Dir: Jonathan Levine, 2013
R is a zombie who, along with his undead cohorts, is aimlessly wandering through a post-apocalyptic wasteland. While the other zombies are searching for human flesh to feast on, R is searching for a meaning in his “life” – and also flesh to eat. However when he consumes the brains of Perry, R gains Perry’s memories along with his affection for his girlfriend Julie. As R’s love for Julie grows, it sets off a reaction that may just promise a cure for zombies everywhere.
Warm Bodies is what you’d get if you took Twilight, made it self-aware and sacrificed overwhelming teen angst for a dash of much-needed humour. Yet, as much distaste I have for Twilight, Warm Bodies isn’t any better. Twilight establishes a firm set of rules when approaching its lore. Warm Bodies is tremendously muddled over that of zombies. At one moment, R is a lapsing adolescent trapped inside a dead shell and the next he’s forming sentences and controlling his cravings for flesh. The Bonies, who serve as a lacklustre stimulus for the third act, aren’t the least bit threatening unless to the film’s entertaining prospects and exist only to beef up the running time rather than to encourage the film’s message.
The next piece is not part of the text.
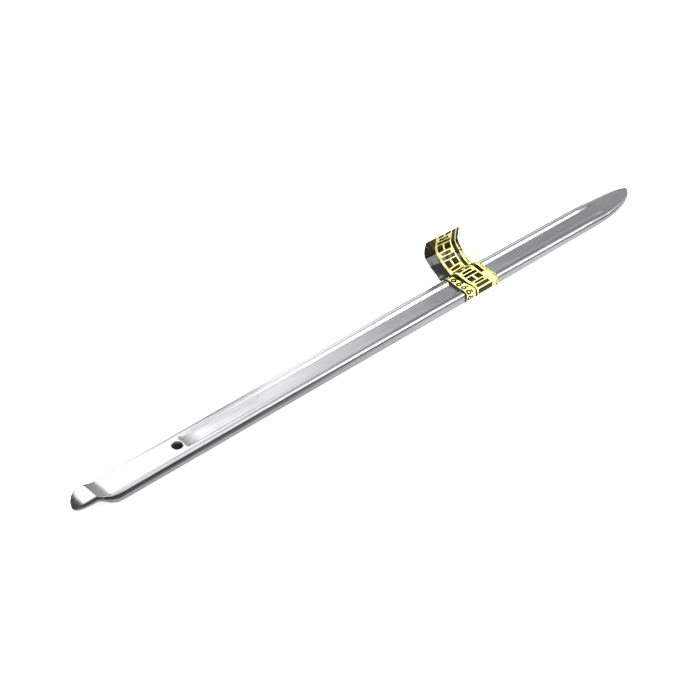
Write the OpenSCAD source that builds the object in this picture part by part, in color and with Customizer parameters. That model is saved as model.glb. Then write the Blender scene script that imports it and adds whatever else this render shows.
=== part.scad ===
// Double-ended tyre lever: one steel forging with a hooked end, a hanging hole, a fuller in
// each face and a flat pointed end, and the printed film label that is stuck round it.
// X runs along the bar from the hanging hole to the flat point, +Z is up, and the origin is
// on the hole's axis in the plane of the underside.

/* [Bar] */
// Overall length of the lever, from the hooked end to the flat point
lever_length = 500; // [450:5:600]
// Width across the bar
bar_width = 22.4; // [20:0.2:26]
// Thickness over the rails
bar_thickness = 9; // [8.4:0.1:11]
// Thickness over the rails where the flat point starts
thin_end_thickness = 6.8; // [6.6:0.1:8]
// Width of the bar where the flat point starts
thin_end_width = 21.8; // [19:0.2:22]
// Distance from the hooked end at which the bar starts to get thinner
taper_start = 300; // [280:5:315]

/* [Fuller] */
// Depth of the fuller below the rails
fuller_depth = 1.4; // [0.8:0.1:1.8]
// Distance from the hooked end at which the fuller starts
fuller_start = 88; // [88:1:110]
// Length of the ramp down into the fuller
fuller_ramp = 14; // [8:1:20]

/* [Hooked end] */
// Width of the spoon at the hooked end
spoon_width = 18; // [16:0.5:20]
// Length of the round part of the spoon
spoon_length = 13; // [11:0.5:14]
// Height of the crest above the bar's upper face
crest_lift = 5.2; // [4:0.1:6]
// Height of the underside below the crest
underside_lift = 8.6; // [7:0.1:9.4]
// How far the spoon's upper face turns down from the crest to the tip
spoon_drop = 7; // [6:0.1:8]

/* [Flat point] */
// Length of the flat point
point_length = 45; // [40:1:55]
// Height of the point's upper face at its tip
point_top = 5.3; // [5:0.1:5.6]
// Height to which the underside rises at the tip
point_underside = 3; // [2:0.1:3.2]
// How far the tip lies off the bar's centre line
point_skew = 2.5; // [0:0.1:3]

/* [Hanging hole] */
// Diameter of the hanging hole
hole_diameter = 7.2; // [6:0.2:8]
// Distance of the hole from the hooked end
hole_from_hook = 84; // [70:1:84]
// Width of the chamfer round the hole's upper rim
hole_chamfer = 0.4; // [0.2:0.1:0.6]

/* [Label] */
// Width of the film
label_width = 31.5; // [25:0.5:36]
// Distance of the label's edge from the hooked end
label_from_hook = 327.5; // [320:0.5:340]
// Thickness of the film
film = 0.18; // [0.15:0.01:0.25]
// Thickness of the adhesive under the film
adhesive = 0.1; // [0.08:0.01:0.15]
// Distance by which the second layer's edge is set back from the first layer's
overlap_setback = 6.5; // [4:0.5:8]
// Slant of the second layer's edge across the bar, in degrees
overlap_slant = 11; // [0:1:15]

/* [Hidden] */

steel = [0.78, 0.79, 0.81];
print_yellow = [0.95, 0.86, 0.25];
film_black = [0.08, 0.08, 0.09];
clear_glue = [0.85, 0.84, 0.78];

bar_half = bar_width / 2;
thin_half = thin_end_width / 2;
spoon_half = spoon_width / 2;
label_x = label_from_hook - hole_from_hook;
label_end = label_from_hook + label_width;

// Stretches of the lever, measured from the hooked end
crest_at = 13.5;
underside_crest = 13;
bend_end = 25;
lift_start = 30;
neck_end = 34;
point_start = lever_length - point_length;
rail_end = point_start + 13;
rail_fade = 15;

// Cross-section: the bevel as a share of the half width, and the rail's inner edge and the
// floor's edge as shares of what the bevel leaves
bevel_share = 0.305;
rail_share = 0.82;
floor_share = 0.6;
bevel_height = 0.85;
side_bulge = 0.25;
thin_floor_depth = 1.1;

// How far the tip of the spoon hangs below the underside's crest
tip_sag = 3;
tip_sag_length = 11;

// Stations of the loft
hook_steps = 26;
ramp_steps = 5;
point_steps = 22;
end_inset = 0.12;

function mix(a, b, k) = a + (b - a) * k;
function limit(k) = min(1, max(0, k));
function ease(k) = let(c = limit(k)) c * c * (3 - 2 * c);
function reversed(list) = [for (i = [len(list) - 1:-1:0]) list[i]];

// Share of the way along the thinning stretch, and along the flat point
function thinning(s) = limit((s - taper_start) / (point_start - taper_start));
function pointing(s) = limit((s - point_start) / point_length);

// Half width of the bar at distance s from the hooked end
function half_width(s) =
    s < spoon_length ? spoon_half * sqrt(1 - pow(1 - s / spoon_length, 2.6))
    : s < neck_end ? mix(spoon_half, bar_half, ease((s - spoon_length) / (neck_end - spoon_length)))
    : mix(bar_half, thin_half, thinning(s)) * sqrt(1 - pow(pointing(s), 2));

// Distance of the section's middle from the bar's centre line
function middle(s) = point_skew * pow(pointing(s), 4);

// Share of the fuller's depth on the ramp beside the hanging hole
function ramp(s) = 1 - pow(1 - limit((s - fuller_start) / fuller_ramp), 2);

// Depth of the upper fuller, which the rails leave where they run out on the flat point
function floor_depth(s) =
    mix(fuller_depth, thin_floor_depth, thinning(s)) * ramp(s) * limit((rail_end - s) / rail_fade);

// Height of the fuller's floor, which runs on as the flat point's upper face
function floor_height(s) =
    mix(mix(bar_thickness - fuller_depth, thin_end_thickness - thin_floor_depth, thinning(s)),
        point_top, pointing(s));

// Height of the rails, and of the upper face at the hooked end
function top_height(s) =
    s < crest_at ? bar_thickness + crest_lift - spoon_drop * pow(1 - s / crest_at, 3)
    : s < bend_end ? bar_thickness + crest_lift * pow((bend_end - s) / (bend_end - crest_at), 1.5)
    : s < fuller_start + fuller_ramp ? bar_thickness
    : floor_height(s) + floor_depth(s);

// Height of the underside: it rises under the hook and under the flat point
function bottom_height(s) =
    underside_lift * ease((lift_start - s) / (lift_start - underside_crest))
    - tip_sag * pow(limit(1 - s / tip_sag_length), 2)
    + point_underside * pow(pointing(s), 2.5);

// Depth of the lower fuller, which ends where the flat point starts
function lower_depth(s) = fuller_depth * ramp(s) * limit((point_start - s) / rail_fade);

// Share of the full bevel: it fades on the spoon and narrows on the flat point
function bevel(s) =
    s < point_start ? mix(0.1, 1, ease((s - 10) / 20)) : mix(1, 0.5, ease(pointing(s)));

// Half of a face from its outer corner to its floor, as [y, drop below the face]
function half_face(w, b, depth) =
    let(rim = w * (1 - bevel_share * b))
    [[w - side_bulge * b, bevel_height * b], [rim, 0], [rim * rail_share, 0],
     [rim * floor_share, depth]];

// Closed section at distance s, as points [x, y, z]
function section(s) =
    let(w = half_width(s), b = bevel(s), x = s - hole_from_hook, y = middle(s),
        top = top_height(s), low = bottom_height(s), mid = (top + low) / 2,
        upper = half_face(w, b, floor_depth(s)), lower = half_face(w, b, lower_depth(s)))
    concat(
        [[x, y - w, mid]],
        [for (p = upper) [x, y - p[0], top - p[1]]],
        [for (p = reversed(upper)) [x, y + p[0], top - p[1]]],
        [[x, y + w, mid]],
        [for (p = lower) [x, y + p[0], low + p[1]]],
        [for (p = reversed(lower)) [x, y - p[0], low + p[1]]]);

hook_stations = [for (k = [0:hook_steps]) mix(end_inset, neck_end, pow(k / hook_steps, 1.5))];
ramp_stations = [for (k = [0:ramp_steps]) fuller_start + fuller_ramp * pow(k / ramp_steps, 1.4)];
point_stations = [for (k = [0:point_steps])
    mix(lever_length - end_inset, point_start - rail_fade, pow(1 - k / point_steps, 1.5))];
stations = concat(hook_stations, ramp_stations, [taper_start, label_from_hook, label_end],
    point_stations);

// Skin of the lofted sections, closed at both ends
module loft(sections) {
    rings = len(sections);
    n = len(sections[0]);
    sides = [for (i = [0:rings - 2]) for (j = [0:n - 1])
        let(a = i * n + j, b = i * n + (j + 1) % n)
        each [[a, b, a + n], [b, b + n, a + n]]];
    first = [[for (j = [n - 1:-1:0]) j]];
    last = [[for (j = [0:n - 1]) (rings - 1) * n + j]];
    polyhedron([for (r = sections) each r], concat(first, sides, last), convexity = 6);
}

module hanging_bore() {
    r = hole_diameter / 2;
    cut = 1;
    translate([0, 0, -cut])
        cylinder(r = r, h = bar_thickness + 2 * cut, $fn = 64);
    translate([0, 0, bar_thickness - hole_chamfer])
        cylinder(r1 = r, r2 = r + hole_chamfer + cut, h = hole_chamfer + cut, $fn = 64);
}

module lever() {
    color(steel)
        difference() {
            loft([for (s = stations) section(s)]);
            hanging_bore();
        }
}

// Clearance that keeps the facets of bonded layers apart
bonding_gap = 0.02;

// Outward step at a corner between two segments that moves both of them by 1
function segment_normal(a, b) = let(d = b - a) [d[1], -d[0]] / norm(d);
function mitre(a, p, b) =
    let(before = segment_normal(a, p), after = segment_normal(p, b))
    (before + after) / (1 + before * after);

// Right half of the bar's outline at distance s, from the underside to the upper face
function half_outline(s) =
    let(w = half_width(s), rim = w * (1 - bevel_share), corner = w - side_bulge, t = top_height(s))
    [[rim, 0], [corner, bevel_height], [w, t / 2], [corner, t - bevel_height], [rim, t]];

// The bar's whole outline at distance s, moved outwards by g, as points [x, y, z]
function outset(s, g) =
    let(right = half_outline(s), path = concat(right, [for (p = reversed(right)) [-p[0], p[1]]]),
        n = len(path))
    [for (i = [n - 1:-1:0])
        let(p = path[i] + g * mitre(path[(i + n - 1) % n], path[i], path[(i + 1) % n]))
        [s - hole_from_hook, p[0], p[1]]];

// Outline of a film that follows an open path
function film_outline(path) =
    let(last = len(path) - 1,
        side = [for (i = [0:last])
            film / 2 * (i == 0 ? segment_normal(path[0], path[1])
                : i == last ? segment_normal(path[last - 1], path[last])
                : mitre(path[i - 1], path[i], path[i + 1]))])
    concat([for (i = [0:last]) path[i] + side[i]], [for (i = [last:-1:0]) path[i] - side[i]]);

// Stands a [y, z] outline up and runs it along X under the label's width
module along_label() {
    translate([label_x, 0, 0])
        rotate([90, 0, 90])
            linear_extrude(label_width)
                children();
}

// Closed layer round the bar, from inner to outer away from its surface
module layer(inner, outer) {
    overrun = 1;
    difference() {
        loft([outset(label_from_hook, outer), outset(label_end, outer)]);
        loft([outset(label_from_hook - overrun, inner), outset(label_end + overrun, inner)]);
    }
}

module label_adhesive() {
    color(clear_glue)
        layer(bonding_gap, adhesive - bonding_gap);
}

module label_first_turn() {
    color(film_black)
        layer(adhesive, adhesive + film);
}

// The second layer lies on the near side and the upper face, as far as the tail's fold
module label_second_layer() {
    block = 60;
    reach = half_outline(label_end)[3];
    second_inner = adhesive + film + bonding_gap;
    color(print_yellow)
        difference() {
            layer(second_inner, second_inner + film);
            translate([label_x - block / 2, -block / 2, bevel_height - block])
                cube(block);
            translate([label_x - block / 2, reach[0], -block / 2])
                cube(block);
            translate([label_x + overlap_setback, 0, 0])
                rotate([0, 0, overlap_slant])
                    translate([-block, -block / 2, -block / 2])
                        cube(block);
        }
}

// The label's free end stands off behind the bar. It folds where it leaves the bar's far
// edge and again along a crease, and each fold's axis lies in the gap between the panels.
fold_gap = 0.4;
root_fold = [bar_half + 0.5, top_height(label_from_hook + label_width / 2) - 0.6];
crease = root_fold + [18.5, 6.8];
valley = root_fold + [3.4, -4.1];
tail_path = [root_fold + [0.6, -0.8] * fold_gap, valley, valley + [4.8, 2.5], valley + [9.6, 5.4],
    crease - [0.7, 0.7] * fold_gap];
flap_path = [crease + [0.4, 0.9] * fold_gap, crease + [1.2, 2.6], crease + [1.1, 7],
    crease + [-0.2, 13.6]];

module label_tail() {
    color(print_yellow)
        along_label()
            polygon(film_outline(tail_path));
}

module label_flap() {
    color(print_yellow)
        along_label()
            polygon(film_outline(flap_path));
}

lever();
label_adhesive();
label_first_turn();
label_second_layer();
label_tail();
label_flap();
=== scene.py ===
"""Looks of the double-ended tyre lever: the satin steel forging and its printed film label.

Sizes are in millimetres in the functions that shape a piece, and in metres in the scene. s is the
distance from the hooked end, y runs across the bar and z is the height above its underside.
"""

import math

import bmesh
import bpy
import numpy as np
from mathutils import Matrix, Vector


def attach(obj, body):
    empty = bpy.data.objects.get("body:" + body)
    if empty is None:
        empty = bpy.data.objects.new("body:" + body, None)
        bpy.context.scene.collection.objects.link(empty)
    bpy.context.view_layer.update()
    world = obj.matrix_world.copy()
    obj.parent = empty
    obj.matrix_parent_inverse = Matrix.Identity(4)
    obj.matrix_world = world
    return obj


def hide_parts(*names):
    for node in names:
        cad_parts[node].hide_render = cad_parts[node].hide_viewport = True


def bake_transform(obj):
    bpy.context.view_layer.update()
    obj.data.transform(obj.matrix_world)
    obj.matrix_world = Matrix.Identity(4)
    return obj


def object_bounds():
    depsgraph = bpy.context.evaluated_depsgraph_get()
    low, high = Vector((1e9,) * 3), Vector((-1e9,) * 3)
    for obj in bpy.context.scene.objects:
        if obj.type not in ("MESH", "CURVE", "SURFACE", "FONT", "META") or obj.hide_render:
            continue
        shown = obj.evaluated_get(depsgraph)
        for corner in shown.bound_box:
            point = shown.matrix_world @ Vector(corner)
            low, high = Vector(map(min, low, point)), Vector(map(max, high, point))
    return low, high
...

For a film that stresses the importance of beating heart, Warm Bodies doesn’t seem to have one. Granted, Levine emphasises the budding relationship between Hoult and Palmer by giving them screen time streets ahead of the shockingly-squandered cast, but it’s a decision that comes at too costly a price. Of course it’s tough to entertain audiences when your lead character rarely speaks but with support in the form of John Malkovich and Rob Corddry at your disposal, there’s simply no excuse for Warm Bodies to be this dull. Levine knows where to put the camera (as backed up by 50-50) but his screenwriting skills are sub-par. His previous writing effort, indie comedy The Wackness, failed to hit the mark as a coming-of-age teen drama and Warm Bodies’ gags are not only overly-casual but are all condensed into the film’s trailer.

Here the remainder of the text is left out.